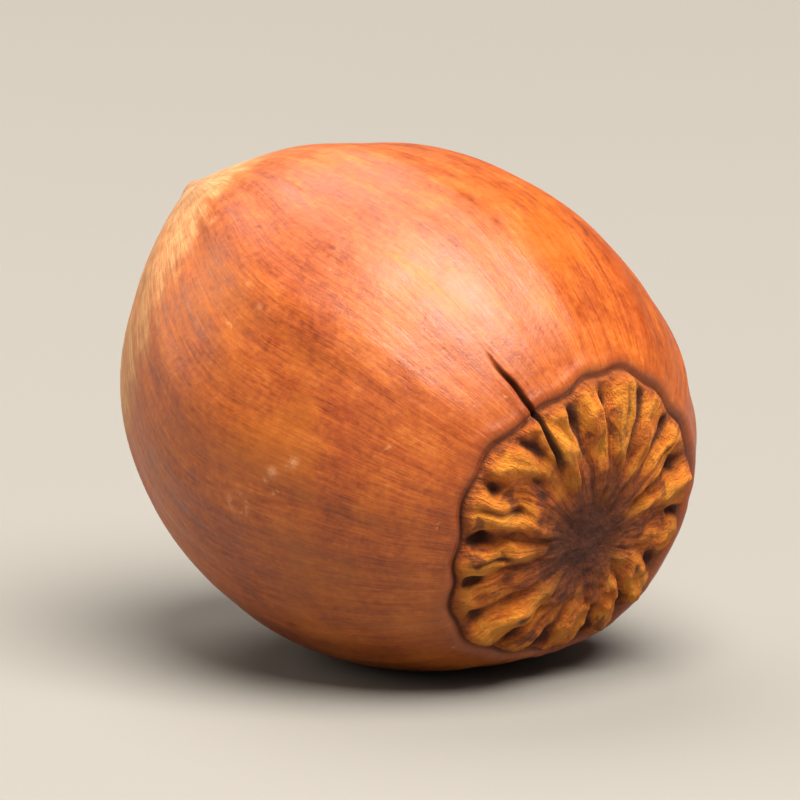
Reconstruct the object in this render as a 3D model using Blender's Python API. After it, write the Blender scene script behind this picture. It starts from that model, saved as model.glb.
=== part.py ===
"""A hazelnut in its shell, lying on its side, as one closed surface in metres with +Z up.

The nut's own axes are side (toward the front), top and apex. Its tip points along the apex axis, up and
to -X, and its scar faces the other way, down and to +X. Lengths here are in millimetres, angles in degrees.
"""
import math

import bmesh
import bpy
import numpy as np

NAME = "hazelnut"
MM = 0.001

# How the nut lies: its base end is lower than its tip.
LEAN = 22.0

# Body
RADIUS = 9.12
OVAL = 0.027
OVAL_AT = 29.3
APEX_HEIGHT = 10.46
BASE_HEIGHT = 10.77
BASE_FLAT = 9.09
UNDER_FLAT = 8.88
UNDER_SLOPE = (0.114, 0.028)
BLEND = 14.0
LEAST_FACING = 0.05

# Tip
TIP_HEIGHT = 1.28
TIP_WIDTH = 13.6
TIP_POWER = 1.4
NUB_HEIGHT = 0.22
NUB_WIDTH = 2.6

# Middles of the tip, of the scar and of the scar's heart, off the apex axis, as tangents (side, top)
TIP_AT = (-0.005, 0.220)
SCAR_AT = (0.118, 0.081)
HEART_AT = (0.050, -0.020)

# Lengthwise ribs: height, number round the nut and where the first one is
RIBS = ((0.018, 5, 20.0), (0.034, 9, 11.0), (0.032, 14, 4.0), (0.024, 23, 9.0))
RIB_BEAT = 0.30
RIB_WANDER = 1.6
RIB_WANDER_RATE = 2.3
RIB_WEAVE = 1.1
RIB_WEAVE_RATE = 5.0
RIB_FADE = 14.0
RIB_END = 176.0
RIB_END_FADE = 30.0
KEEL_HEIGHT = 0.07
KEEL_WIDTH = 3.2
KEEL_AT = (128.0, 309.0)
SWELL = 0.05
SWELL_AT = -10.0

# Scar
SCAR_ANGLE = 32.9
SCAR_WAVE = 1.1
SCAR_WAVES = 5
SCAR_WAVE_AT = -8.0
LOBES = 16
LOBE_AT = 11.2
LOBE_JITTER = ((1.56, 3.0, 40.0), (1.09, 7.0, 10.0))
LOBE_BULGE = 0.45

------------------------

STATED EXERCISE:
Repeat the material above exactly.

RESPONSE:
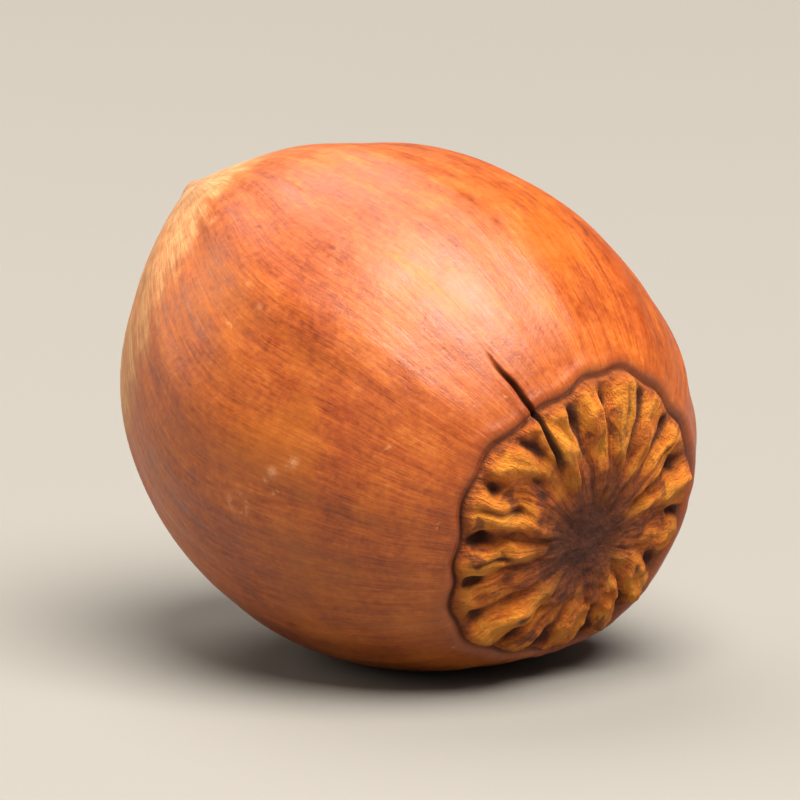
Reconstruct the object in this render as a 3D model using Blender's Python API. After it, write the Blender scene script behind this picture. It starts from that model, saved as model.glb.
=== part.py ===
"""A hazelnut in its shell, lying on its side, as one closed surface in metres with +Z up.

The nut's own axes are side (toward the front), top and apex. Its tip points along the apex axis, up and
to -X, and its scar faces the other way, down and to +X. Lengths here are in millimetres, angles in degrees.
"""
import math

import bmesh
import bpy
import numpy as np

NAME = "hazelnut"
MM = 0.001

# How the nut lies: its base end is lower than its tip.
LEAN = 22.0

# Body
RADIUS = 9.12
OVAL = 0.027
OVAL_AT = 29.3
APEX_HEIGHT = 10.46
BASE_HEIGHT = 10.77
BASE_FLAT = 9.09
UNDER_FLAT = 8.88
UNDER_SLOPE = (0.114, 0.028)
BLEND = 14.0
LEAST_FACING = 0.05

# Tip
TIP_HEIGHT = 1.28
TIP_WIDTH = 13.6
TIP_POWER = 1.4
NUB_HEIGHT = 0.22
NUB_WIDTH = 2.6

# Middles of the tip, of the scar and of the scar's heart, off the apex axis, as tangents (side, top)
TIP_AT = (-0.005, 0.220)
SCAR_AT = (0.118, 0.081)
HEART_AT = (0.050, -0.020)

# Lengthwise ribs: height, number round the nut and where the first one is
RIBS = ((0.018, 5, 20.0), (0.034, 9, 11.0), (0.032, 14, 4.0), (0.024, 23, 9.0))
RIB_BEAT = 0.30
RIB_WANDER = 1.6
RIB_WANDER_RATE = 2.3
RIB_WEAVE = 1.1
RIB_WEAVE_RATE = 5.0
RIB_FADE = 14.0
RIB_END = 176.0
RIB_END_FADE = 30.0
KEEL_HEIGHT = 0.07
KEEL_WIDTH = 3.2
KEEL_AT = (128.0, 309.0)
SWELL = 0.05
SWELL_AT = -10.0

# Scar
SCAR_ANGLE = 32.9
SCAR_WAVE = 1.1
SCAR_WAVES = 5
SCAR_WAVE_AT = -8.0
LOBES = 16
LOBE_AT = 11.2
LOBE_JITTER = ((1.56, 3.0, 40.0), (1.09, 7.0, 10.0))
LOBE_BULGE = 0.45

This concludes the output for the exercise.